Monstrous Nights by Genoveva Dimova

Monstrous Nights by Genoveva Dimova

Author:Genoveva Dimova
Language: eng
Format: epub
Publisher: Tor Publishing Group


20

Asen

The kikimora stood at the threshold, bringing the smell of freshly spilled blood with her. Her feet didn’t touch the ground. They dangled above the floorboards, pale and limp.

She screamed so loudly, Asen’s eardrums vibrated, and it was as if the scream propelled her forwards. She flew towards him. He scrambled backwards until his back hit the wall.

At first, he’d thought the kikimora looked nothing like Boryana. Boryana’s lips had been full and red; the kikimora’s were grey and dry. Boryana’s cheeks had been pink; the kikimora’s were pale hollows framing her gaunt face. Boryana had always cared for her clothes; the kikimora’s white dress was bloodstained and frayed.

Boryana had been very much alive; the kikimora, with its blue-tinged skin and a body that exuded the faint stench of rotting flesh, was not.

Then, the wraith looked at him, and he recognised those eyes. He’d memorised each golden fleck surrounding those irises. He could draw every eyelash from memory. Those were Boryana’s eyes.

The hair was hers, too, and it spilled around her face in a halo of bright fire-engine red.

Just like in the graveyard last winter, Asen couldn’t fight her. All his love for this woman was still there, and what was worse, his guilt for losing her was, too. Now, he had to add the guilt of her catching him kissing Kosara to it.
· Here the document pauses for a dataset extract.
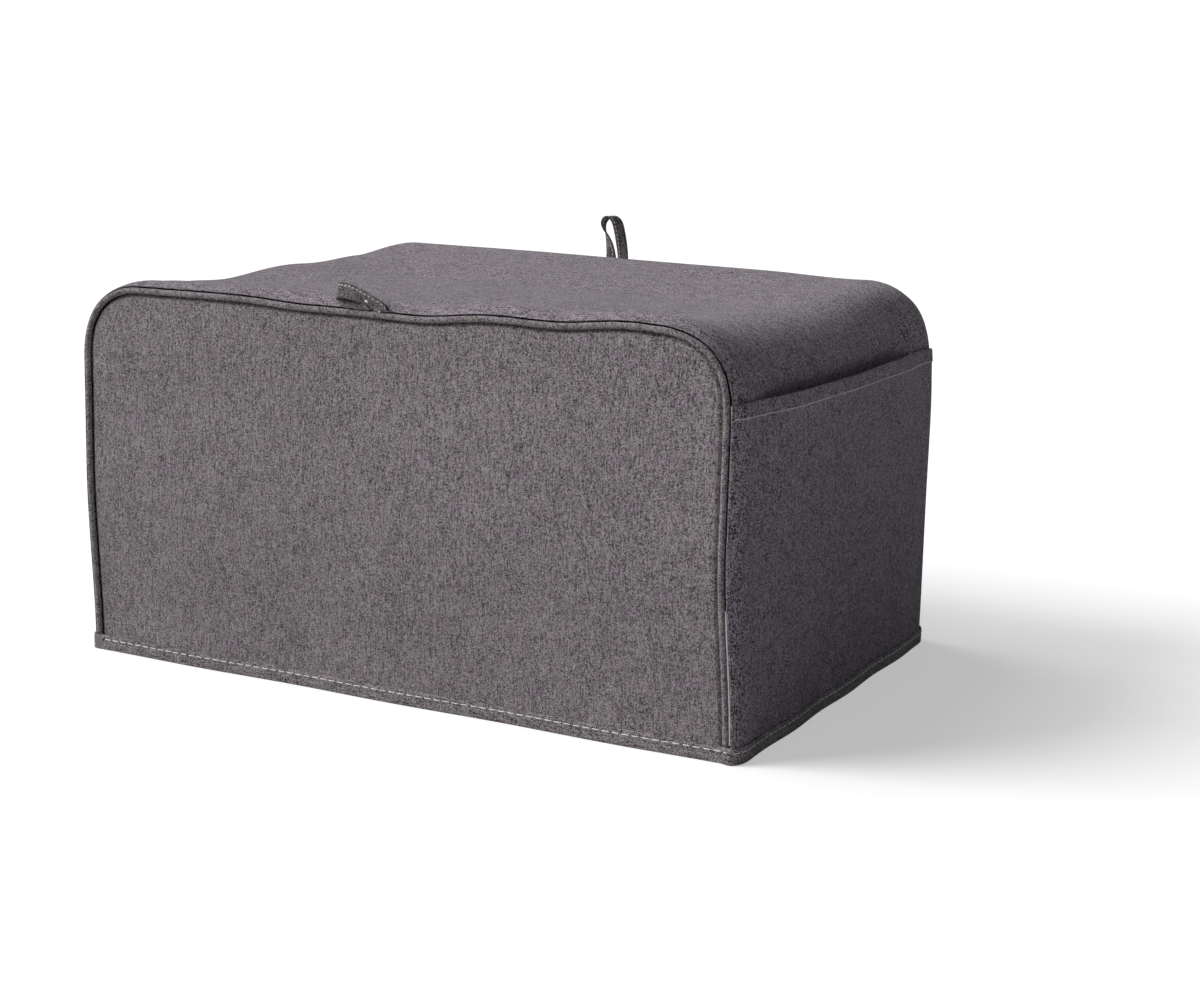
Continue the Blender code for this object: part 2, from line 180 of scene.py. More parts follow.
def smooth_step(value, low, high):
    """0 below low, 1 above high, with a soft rise between."""
    share = np.clip((value - low) / (high - low), 0.0, 1.0)
    return share * share * (3.0 - 2.0 * share)


def read_table(table, value):
    """Read a two-column table with a soft curve between its rows."""
    places, amounts = np.array(table).T
    value = np.clip(value, places[0], places[-1])
    index = np.clip(np.searchsorted(places, value) - 1, 0, len(places) - 2)
    share = smooth_step(value, places[index], places[index + 1])
    return amounts[index] + (amounts[index + 1] - amounts[index]) * share


def face_weight(face, x, y, z):
    """How far points belong to one face of the box, and their two places on that face."""
    if face == "top":
        return smooth_step(z, TOP - FACE_START * CORNER, TOP - FACE_FULL_TOP * CORNER), x, y
    if face in ("left", "right"):
        out = x if face == "right" else -x
        start, full = HALF_WIDTH - FACE_START * CORNER, HALF_WIDTH - FACE_FULL_SIDE * CORNER
        return smooth_step(out, start, full), y, z
    out = y if face == "back" else -y
    return smooth_step(out, HALF_DEPTH - SEAM_ROLL, HALF_DEPTH - PIPING_RADIUS), x, z


def fold_shape(first, second, row):
    """A soft trough or ridge along a short line, fading out at both ends."""
    along, across, end_along, end_across, half_width = row
    run = np.array((end_along - along, end_across - across))
    share = ((first - along) * run[0] + (second - across) * run[1]) / run.dot(run)
    share = np.clip(share, 0.0, 1.0)
    away = np.hypot(first - along - share * run[0], second - across - share * run[1])
    return np.sin(math.pi * share) * np.exp(-((away / half_width) ** 2))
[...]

Had she seen it? Did she know?

He was unsure what she wanted of him. His blood? His flesh? His heart? Whatever it was, he simply couldn’t look into those eyes and refuse her.

The kikimora slammed her taloned hands against his chest. The pain made him hiss. The blood quickly soaked through his shirt, colouring it red.

Asen didn’t fight her. If devouring him alive was what would give her peace beyond the grave, he’d gladly let her. It was his fault she was dead in the first place.

But then, in the brief second between the kikimora’s wails, he heard a different voice. Kosara. His eyes caught hers, watching in horror from behind the kikimora’s back. Her lips moved, whispering a single phrase: Please stay with me.

As if he was a dying patient. When the kikimora’s scalpel-sharp nails struck him again, slicing cleanly through his skin, he supposed, in a way, he was.

Asen moved his gaze from Kosara’s terrified face to Boryana’s furious one, and then back to Kosara’s.

Suddenly, guiltily, he realised he wanted to stay. He didn’t want to die.

His death would mean nothing to Boryana, anyway. It hadn’t been him who’d murdered her. It had been her father. Devouring Asen’s heart would do nothing to sate her.

Or at least that was what he told himself. He really didn’t want to die.

Unfortunately, the realisation made no difference. He was too weak, after a night of fighting the mratinyak, to resist the kikimora. He attempted to push her back, his muscles straining, but it was like fighting a steam train. If he trusted himself to remain in control, he would have attempted transforming, but he didn’t trust himself—and wouldn’t have known how to go about it, anyway.